Probably, too, the Swiss do not realize what the dictators really have in store for them. And now that France has completely collapsed and the Germans and Italians surround Switzerland, a military struggle in self-defence is hopeless.
Mont Blanc from the quay today was magnificent, its snow pink in the afternoon sun. Later went to a 4th of July celebration at the consul’s. Nice home in the country and restful, with the cows grazing in the pastures around it. Talked too much.
People are talking about the action of the British yesterday in sinking three French battleships in Oran to save them from falling into the hands of the Germans.
The French, who have sunk to a depth below your imagination, say they will break relations with Britain. They say they trusted Hitler’s word not to use the French fleet against Britain. Pitiful. And yet there will be great bitterness throughout France. The Entente Cordiale is dead.
We had dinner along the lake, on the Alpine side, under a thick old chestnut tree, its branches extending over the water. The Juras were bluer—a deep smoky blue—than I’ve ever seen them. They looked lonely and proud, and now the Germans were occupying them. I left the party and went over to the rail to gaze at the scene as the sun was setting. The overwhelming blue of the Juras had cast its colour on Lake Geneva, which was like glass, neatly placed amongst the green hills and the trees. The lights started to sparkle across the lake.
G
ENEVA
,
July
5
Avenol, Secretary-General of the League, apparently thinks he’ll have a job in Hitler’s United States of Europe.
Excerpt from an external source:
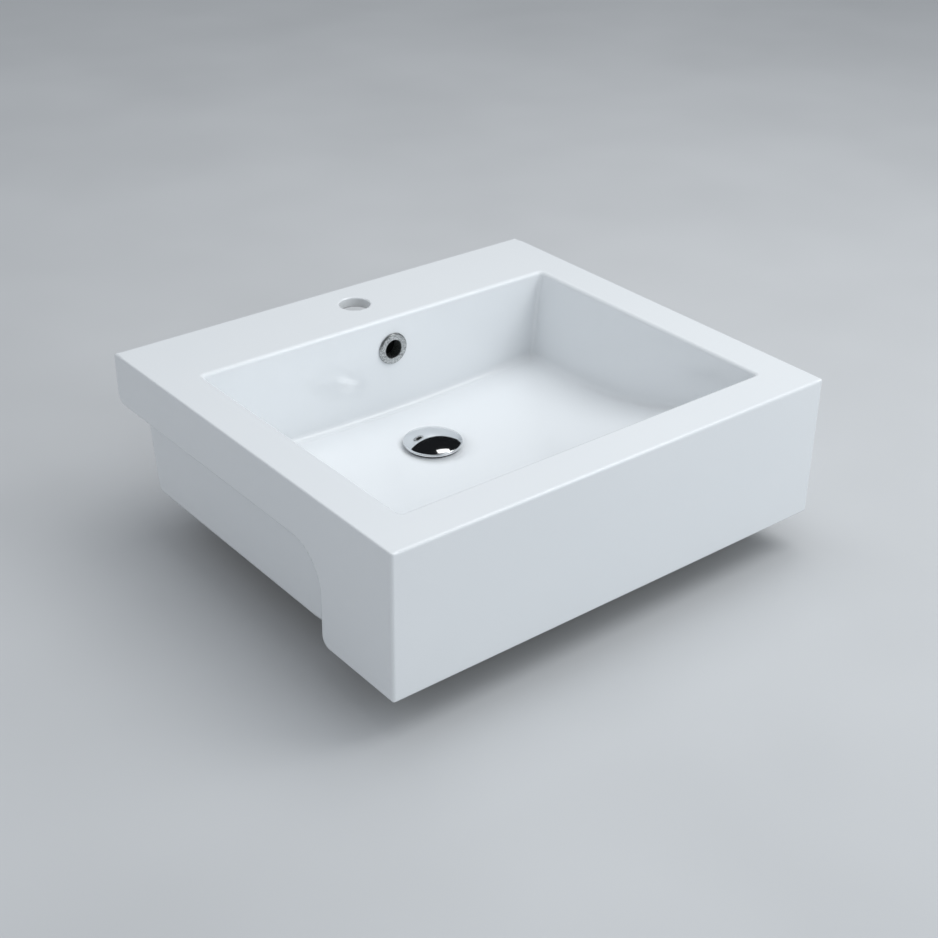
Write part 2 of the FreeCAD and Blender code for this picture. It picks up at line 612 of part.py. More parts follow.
def make_cartridge_housing():
    """The housing: a cup on a threaded stud, with three ribs whose lower ends are ramps."""
    wall, bore = "sizes.housing_diameter / 2", "sizes.housing_bore / 2"
    stud, stud_low = "sizes.stud_diameter / 2", f"{HUB_TOP} - sizes.stud_length"
    body = turned("cartridge_housing", (
        ("0", stud_low), (stud, stud_low), (stud, HUB_TOP), (wall, HUB_TOP),
        (wall, HOUSING_TOP), (bore, HOUSING_TOP), (bore, HOUSING_FLOOR), ("0", HOUSING_FLOOR)))
    low = f"({ROTOR_TOP} + sizes.running_gap)"
    high = f"({GLAND_LOW} - sizes.running_gap)"
    side = "sizes.rib_half_chord"
    side_feature(body, "rib", (
        (f"-{side}", low), (side, f"{low} + sizes.rib_ramp"), (side, high), (f"-{side}", high)),
        "sizes.rib_bore / 2", "(sizes.housing_bore - sizes.rib_bore) / 2 + sizes.key_root")
    return body


def make_cartridge_cap():
    """The gland that closes the housing and guides the plunger, with a groove for its ring."""
    outer, bore = "sizes.gland_diameter / 2", "sizes.gland_bore / 2"
    spigot, groove = "sizes.gland_spigot_diameter / 2", "sizes.ring_groove_diameter / 2"
    groove_floor = f"{GLAND_TOP} - sizes.ring_groove_depth"
    return turned("cartridge_cap", (
        (bore, GLAND_LOW), (spigot, GLAND_LOW), (spigot, HOUSING_TOP), (outer, HOUSING_TOP),
        (outer, f"{GLAND_TOP} - sizes.gland_chamfer"), (f"{outer} - sizes.gland_chamfer", GLAND_TOP),
        (groove, GLAND_TOP), (groove, groove_floor), (bore, groove_floor)))


def make_spindle_ring():
    """The ring seal round the plunger."""
    ring_seal = doc.addObject("Part::Torus", "spindle_ring_solid")
    ring_seal.setExpression("Radius2", "sizes.o_ring_wire / 2")
    ring_seal.setExpression(
        "Radius1", "(sizes.rod_diameter + sizes.o_ring_wire + sizes.running_gap) / 2")
    doc.recompute()
    body = new_body("spindle_ring", ring_seal)
    floor = f"{GLAND_TOP} - sizes.ring_groove_depth"
    body.setExpression("Placement.Base.z", f"{floor} + sizes.o_ring_wire / 2 + sizes.seat_gap")
    return body


def make_plunger():
    """The plunger: rod, crown with three fins that slide between the ribs, and a tail pin."""
    crown, shank = "sizes.crown_diameter / 2", "sizes.rod_diameter / 2"
    pin, thread = "sizes.tail_pin_diameter / 2", "sizes.rod_thread / 2 - sizes.stud_gap"
    pin_low = f"{CROWN_LOW} - sizes.tail_pin_length"
    nut_low = f"{BOSS_LOW} - sizes.locknut_height"
    end = f"{BOSS_LOW} + sizes.cap_socket_depth - sizes.running_gap"
    body = turned("plunger", (
        ("0", pin_low), (pin, pin_low), (pin, CROWN_LOW), (crown, CROWN_LOW), (crown, CROWN_TOP),
        (shank, CROWN_TOP), (shank, nut_low), (thread, nut_low), (thread, end), ("0", end)))
    side = "sizes.fin_width / 2"
    side_feature(body, "fin", (
        (f"-{side}", CROWN_LOW), (side, CROWN_LOW), (side, FIN_TOP), (f"-{side}", FIN_TOP)),
        "sizes.rod_diameter / 2 - sizes.key_root",
        "(sizes.fin_diameter - sizes.rod_diameter) / 2 + sizes.key_root", inwards=True)
    return body


def make_latch_rotor():
    """The latch rotor: a ring on the tail pin, with three lugs that hook under the ribs."""
    body = ring("latch_rotor", "sizes.rotor_bore", "sizes.crown_diameter", ROTOR_LOW, ROTOR_TOP)
    side = "sizes.lug_width / 2"
    low = f"{ROTOR_TOP} - sizes.lug_height"
    side_feature(body, "lug", (
        (f"-{side}", low), (side, low), (side, ROTOR_TOP), (f"-{side}", ROTOR_TOP)),
        "sizes.crown_diameter / 2 - sizes.key_root",
        "(sizes.fin_diameter - sizes.crown_diameter) / 2 + sizes.key_root")
    return body


def make_return_spring():
    """The spring that lifts the plunger, wound from round wire."""
    low = f"{HOUSING_FLOOR} + sizes.spring_wire / 2 + sizes.seat_gap"
    high = f"{ROTOR_LOW} - sizes.spring_wire / 2 - sizes.seat_gap"
    path = doc.addObject("Part::Helix", "spring_path")
    path.setExpression("Radius", "(sizes.spring_diameter - sizes.spring_wire) / 2")
    path.setExpression("Height", f"({high}) - ({low})")
    path.setExpression("Pitch", f"(({high}) - ({low})) / sizes.spring_turns")
    path.setExpression("Placement.Base.z", low)
    wire = doc.addObject("Part::Circle", "spring_wire_section")
    wire.Placement = Placement(Vector(), Rotation(Vector(1, 0, 0), 90))
    wire.setExpression("Radius", "sizes.spring_wire / 2")
    wire.setExpression("Placement.Base.x", "(sizes.spring_diameter - sizes.spring_wire) / 2")
    wire.setExpression("Placement.Base.z", low)
    doc.recompute()
    coil = doc.addObject("Part::Sweep", "spring_solid")
    coil.Sections = [wire]
    coil.Spine = (path, [f"Edge{i}" for i in range(1, len(path.Shape.Edges) + 1)])
    coil.Solid = True
    coil.Frenet = True
    doc.recompute()
    return new_body("return_spring", coil)


def cap_ceiling(radius):
    """The height of the plug cap's inner face at a distance from its axis."""
    return dome_height(radius, "sizes.cap_height - sizes.cap_skin",
                       "sizes.cap_diameter - 2 * sizes.cap_skin", f"{CAP_TOP} - sizes.cap_skin")


def make_plug_cap():
    """The domed cap, hollow beneath, with a skirt for its seal and a threaded boss."""
    outer, edge = "sizes.cap_diameter / 2", f"{CAP_LOW} + sizes.cap_edge"
    inner = f"({outer} - sizes.cap_skin)"
    sphere = dome_radius("sizes.cap_height - sizes.cap_edge", "sizes.cap_diameter")
    under = dome_radius("sizes.cap_height - sizes.cap_skin",
                        "sizes.cap_diameter - 2 * sizes.cap_skin")
    skirt = "sizes.skirt_diameter / 2"
    skirt_in = f"{skirt} - sizes.skirt_wall"
    skirt_low = f"{CAP_LOW} + sizes.skirt_rise"
    boss, thread = "sizes.cap_boss_diameter / 2", "sizes.rod_thread / 2"
    socket = f"{BOSS_LOW} + sizes.cap_socket_depth"
    return turned("plug_cap", (
        ("0", CAP_TOP), (outer, edge), (outer, CAP_LOW), (inner, CAP_LOW),
        (skirt, cap_ceiling(skirt)), (skirt, skirt_low), (skirt_in, skirt_low),
        (skirt_in, cap_ceiling(skirt_in)), (boss, cap_ceiling(boss)), (boss, BOSS_LOW),
        (thread, BOSS_LOW), (thread, socket), ("0", socket),
    ), {0: (sphere, True), 3: (under, False), 7: (under, False)})


def make_plug_seal():
    """The seal round the cap's skirt, which closes on the top of the flange."""
    inner = "sizes.skirt_diameter / 2 + sizes.seal_gap"
    outer = "sizes.seal_diameter / 2"
    low = f"{FLANGE_TOP} + sizes.seal_clearance"
    high = f"{cap_ceiling(outer)} - sizes.seal_gap"
    return turned("plug_seal", ((inner, low), (outer, low), (outer, high), (inner, high)))


nodes = [
    make_basin(),
    make_overflow_ring(),
    make_overflow_sleeve(),
    make_waste_body(),
    ring("flange_seal", "sizes.washer_bore", "sizes.flange_seal_diameter", SEAT, UNDER_FLANGE),
    ring("lower_washer", "sizes.washer_bore", "sizes.washer_diameter", WASHER_LOW, "-sizes.body_drop"),
    ring("slip_washer", "sizes.washer_bore", "sizes.slip_washer_diameter", SLIP_LOW, WASHER_LOW),
    hex_nut("backnut", "sizes.backnut_flats", "sizes.backnut_bore", NUT_LOW, SLIP_LOW,
            "sizes.backnut_chamfer"),
    make_cartridge_housing(),
    make_cartridge_cap(),
    make_spindle_ring(),
    make_plunger(),
    make_latch_rotor(),
    make_return_spring(),
    make_plug_cap(),
    make_plug_seal(),
    hex_nut("cap_locknut", "sizes.locknut_flats", "sizes.rod_thread",
            f"({BOSS_LOW} - sizes.locknut_height)", BOSS_LOW, "sizes.locknut_chamfer"),
]
doc.recompute()

failed = [o.Name for o in doc.Objects if {"Invalid", "Error"} & set(o.State)]
if failed:
    raise RuntimeError(f"failed: {failed}")
for node in nodes:
    if node.Shape.isNull() or not node.Shape.isValid() or not node.Shape.Solids:
        raise RuntimeError(f"bad shape: {node.Label}")
    print(node.Label, len(node.Shape.Solids), round(node.Shape.Volume, 1))

os.makedirs("parts", exist_ok=True)
for node in nodes:
    node.Shape.exportStep(f"parts/{node.Label}.step")
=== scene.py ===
import math

import bmesh
import bpy
import numpy as np
from mathutils import Matrix, Vector


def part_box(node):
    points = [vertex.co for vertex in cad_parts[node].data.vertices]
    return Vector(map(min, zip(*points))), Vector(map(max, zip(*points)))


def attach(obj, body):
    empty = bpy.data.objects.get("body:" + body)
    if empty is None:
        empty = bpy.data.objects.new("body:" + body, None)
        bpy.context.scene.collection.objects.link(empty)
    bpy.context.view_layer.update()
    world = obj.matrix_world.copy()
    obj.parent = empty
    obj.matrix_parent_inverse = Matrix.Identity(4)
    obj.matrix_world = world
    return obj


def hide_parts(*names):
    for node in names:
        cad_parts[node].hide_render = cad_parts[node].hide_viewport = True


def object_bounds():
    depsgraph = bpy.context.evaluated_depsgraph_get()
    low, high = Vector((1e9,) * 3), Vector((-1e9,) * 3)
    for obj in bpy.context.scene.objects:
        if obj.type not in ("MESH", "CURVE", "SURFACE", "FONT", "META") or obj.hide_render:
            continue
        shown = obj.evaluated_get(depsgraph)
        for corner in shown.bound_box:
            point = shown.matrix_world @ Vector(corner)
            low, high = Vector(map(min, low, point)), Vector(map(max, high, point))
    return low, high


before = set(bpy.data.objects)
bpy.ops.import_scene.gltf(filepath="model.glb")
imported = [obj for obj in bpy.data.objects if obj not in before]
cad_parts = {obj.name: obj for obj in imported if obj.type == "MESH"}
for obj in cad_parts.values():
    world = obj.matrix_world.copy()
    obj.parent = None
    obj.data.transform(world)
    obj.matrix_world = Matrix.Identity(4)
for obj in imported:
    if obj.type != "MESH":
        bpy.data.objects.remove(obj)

# The room: a pale painted floor just under the waste's tail, soft light from broad panels, one
# small bright window that the chrome picks up, and the camera where the photographer stood.

MM = 0.001
cad_box = [list(corner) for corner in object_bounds()]
scene = bpy.context.scene

floor_height = cad_box[0][2] - 3 * MM
floor_reach = 9
floor_mesh = bpy.data.meshes.new("studio_floor")
floor_mesh.from_pydata([(x * floor_reach, y * floor_reach, floor_height)
                        for x, y in ((-1, -1), (1, -1), (1, 1), (-1, 1))], [], [(0, 1, 2, 3)])
floor = bpy.data.objects.new("studio_floor", floor_mesh)
scene.collection.objects.link(floor)


def new_material(name, **sockets):
    """A node material; each named socket of its shader is set to a constant. Returns the
    material, its node tree and its shader."""
    material = bpy.data.materials.new(name)
    material.use_nodes = True
    shader = material.node_tree.nodes["Principled BSDF"]
    for socket, number in sockets.items():
        shader.inputs[socket.replace("_", " ")].default_value = number
    return material, material.node_tree, shader


def add_node(tree, kind, links=(), **inputs):
    """A node in a tree, with constants on its inputs and links of (input, output socket)."""
    node = tree.nodes.new(f"ShaderNode{kind}")
    for name, number in inputs.items():
        node.inputs[name.replace("_", " ")].default_value = number
    for name, socket in links:
        tree.links.new(socket, node.inputs[name])
    return node


def add_ramp(tree, factor, *stops):
    """A colour ramp over a factor with stops of (place, colour)."""
    ramp = add_node(tree, "ValToRGB", [("Fac", factor)])
    elements = ramp.color_ramp.elements
    while len(elements) < len(stops):
        elements.new(0.5)
    for element, (place, colour) in zip(elements, stops):
        element.position = place
        element.color = colour
    return ramp.outputs["Color"]


paint, tree, shader = new_material("studio_paint", Roughness=0.75)
place = add_node(tree, "TexCoord").outputs["Object"]
mottle = add_node(tree, "TexNoise", [("Vector", place)], Scale=3.0)
tone = add_ramp(tree, mottle.outputs["Fac"],
                (0.3, (0.58, 0.59, 0.60, 1)), (0.7, (0.62, 0.63, 0.64, 1)))
tree.links.new(tone, shader.inputs["Base Color"])
floor_mesh.materials.append(paint)

focal_pixels, frame_pixels = 1605.07, 938
camera_data = bpy.data.cameras.new("photographer")
camera_data.sensor_width = 36
camera_data.lens = 36 * focal_pixels / frame_pixels
camera = bpy.data.objects.new("photographer", camera_data)
scene.collection.objects.link(camera)
scene.camera = camera
turn, tilt, roll = math.radians(38.91), math.radians(29.62), math.radians(0.77)
ahead = Vector((math.sin(turn) * math.cos(tilt), math.cos(turn) * math.cos(tilt), -math.sin(tilt)))
right = Vector((math.cos(turn), -math.sin(turn), 0))
above = right.cross(ahead)
right, above = (math.cos(roll) * right + math.sin(roll) * above,
                math.cos(roll) * above - math.sin(roll) * right)
camera.matrix_world = Matrix.Translation((-0.9401, -1.2285, 0.7896)) @ Matrix(
    (right, above, -ahead)).transposed().to_4x4()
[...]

Yesterday he fired all the British secretaries and packed them off on a bus to France, where they’ll probably be arrested by the Germans or the French.
Tonight in the sunset the great white marble of the League building showed through the trees. It had a noble look, and the League has stood in the minds of many as a noble hope. But it has not tried to fulfil it. Tonight it was a shell, the building, the institution, the hope—dead.
B
ERLIN
July
8
Tomorrow France, which until a few weeks ago was regarded as the last stronghold of democracy on the Continent, will shed its democracy and join the ranks of the totalitarian states. Laval, whom Hitler has picked to do his dirty work in France—the notorious Otto Abetz is the main go-between—will have the French Chamber and Senate meet and vote themselves out of existence, handing over all power to Marshal Pétain, behind whom Laval will pull the strings as Hitler’s puppet dictator. The Nazis are laughing.
The armistice car arrived here today.
B
ERLIN
,
July
9
The Nazis are still laughing. Said the organ of the Foreign Office, Dienst aus
Deutschland
, in commenting on Vichy’s scrapping the French Parliament today: “The change of the former regime in France to an authoritarian form of government will not influence in any way the political liquidation of the war. The fact is that Germany does not consider the Franco-German accounts as settled yet. Later they will be settled with historical realism… not only on the basis of the two decades since Versailles, but they will also take into account much earlier times.”
Alfred Rosenberg told us at a press conference this evening that Sweden would have to join the rest of Scandinavia and come under the benevolent protection of the Reich. Emissaries of Goebbels and Ribbentrop who were in the room dashed out to inform their bosses of Rosenberg’s blunt remarks and were back before he had finished speaking, he being very long-winded. They passed notes to Dr. Boehmer, who was presiding. As
soon as Rosenberg sat down, Boehmer popped up and announced excitedly that Rosenberg was speaking only for himself and not for the German government.